Coronavirus update (March 28th, 2020): Navajo National Monument is closed
The three groups of ancient Anasazi ruins in Navajo National Monument are large, intricate and well preserved, yet the site is not much visited or publicized, partly due to its remote location, but more so because of the restrictions placed on access. The pueblos were built between 1250 and 1300 in deep sandstone canyons cutting into the Shonto Plateau of north Arizona, in the middle of the Navajo Indian Reservation, at the edge of a vast, largely inaccessible region that extends north towards Navajo Mountain and Lake Powell.
One of the three ruins (Inscription House) has since 1968 been permanently closed to the public owing to its delicate state, while another (Keet Seel) is open only during the summer season (late May to mid September) via a 17 mile round trip, ranger-led hike, and even then, visitors are not allowed to enter most of the rooms. So the majority of people see only the third site, Betatakin, which is viewable from afar at the end of a short trail starting near the national monument visitor center, ten miles from US 160 on a paved road. Even here, opportunities for close-up views are limited, as again, the 1.5 mile approach trail is open daily only during summer, hiker numbers are limited, and rangers are stationed at the site to prevent anyone getting too close.

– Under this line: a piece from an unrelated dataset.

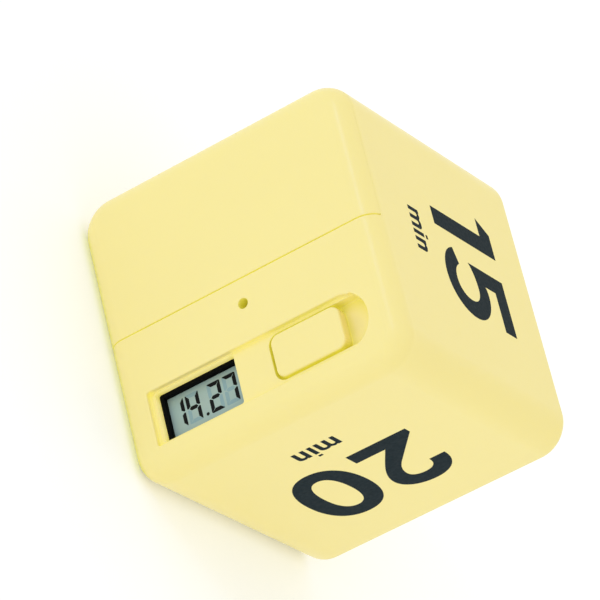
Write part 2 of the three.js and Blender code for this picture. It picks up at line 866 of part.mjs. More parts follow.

Other facilities at Navajo National Monument are a picnic area, museum and two pleasant campsites (which are closed half the year), and like the other NPS unit on the Navajo Reservation, Canyon de Chelly, there is no charge either for entry or for camping, or for the guided hikes, when available.
Map of Navajo National Monument
The access road for Betatakin and Keet Seel is AZ 564, forking north off US 160, 19 miles east of Kayenta and 52 miles west of Tuba City/Moenkopi; the road climbs steadily from Detrital Valley up a lightly wooded hillside for 10 miles to the edge of a plateau at 7,200 feet. Long, branched canyons radiate out to the east, enclosed by sheer, desert varnish-stained walls of orange Navajo sandstone, a typical Colorado Plateau landscape. Once inside the national monument, the road passes Tsegi Overlook, a viewpoint of Fir, Tsegi, Dowozhiebito and Keet Seel canyons, then reaches the visitor center, museum and one of the two campgrounds (Sunset View), before ending a little further at the second campground (Canyon View) and the trailhead for the hikes to the ruins. As well as these long trails, the monument also has three short paths on the mesa top, open all year with no restrictions: the 0.4 mile Canyon View Trail links the visitor center with one of the campgrounds, giving views of the upper end of Betatakin Canyon, while the Aspen Trail (0.3 miles) descends 300 feet through aspen woodland to a pour-off at the head of the canyon. Most popular is the 0.6 mile, paved Sandal Trail, which crosses open slickrock then winds over bushy, undulating ground to a viewpoint on the south edge of the canyon, directly opposite Betatakin Ruin but 1,300 feet away, and 500 feet above. As the ruin is in shadow most of the day, situated at the foot of a high, south-facing cliff beneath a big overhang, and the surroundings are likely to be sunny, the site is difficult to photograph effectively from this distance. Notices along the path describe the common plants of this pinyon-juniper environment.
There are two options for hiking to Betatakin
. The shorter (1.5 mile) route starts along the Aspen Trail, then descends another 400 feet to the canyon floor, and continues to the base of the ruin.
Rangers guide people on the descent and while at the site but hikers can return unescorted. Because of the slow pace of the guides, the NPS gives average times for the 3 mile round trip, including the narration at the ruin, as 3 to 4 hours. The limit for this hike is 15 people per day. The longer approach first heads east along the north rim of the canyon to a promontory at Tsegi Point
, switchbacks down to the lower end of the drainage then turns back upstream. This is a 2.5 mile (one way) trip, and has a 25 person limit. Both hikes are staged once a day in summer; at other times of year just the shorter route is available, weekends only. Reservations are not necessary, though they are for the 8.5 mile hike to Keet Seel
, for which the limit is 20 people per day. A primitive campground nearby accommodates overnight visitors, though the day hike, although long, is not too difficult, after the initial 700 foot descent from the rim. The third site at Inscription House
is located 15.8 miles due west of Betatakin, on the north side of the lower end of Nitsin Canyon, a wide, branched tributary of Navajo Creek. The ruin was once reachable by a trail starting at Inscription House Trading Post along IR 18, a 4.5 mile hike that also passed several other cliff dwellings, but all this area is now off limits.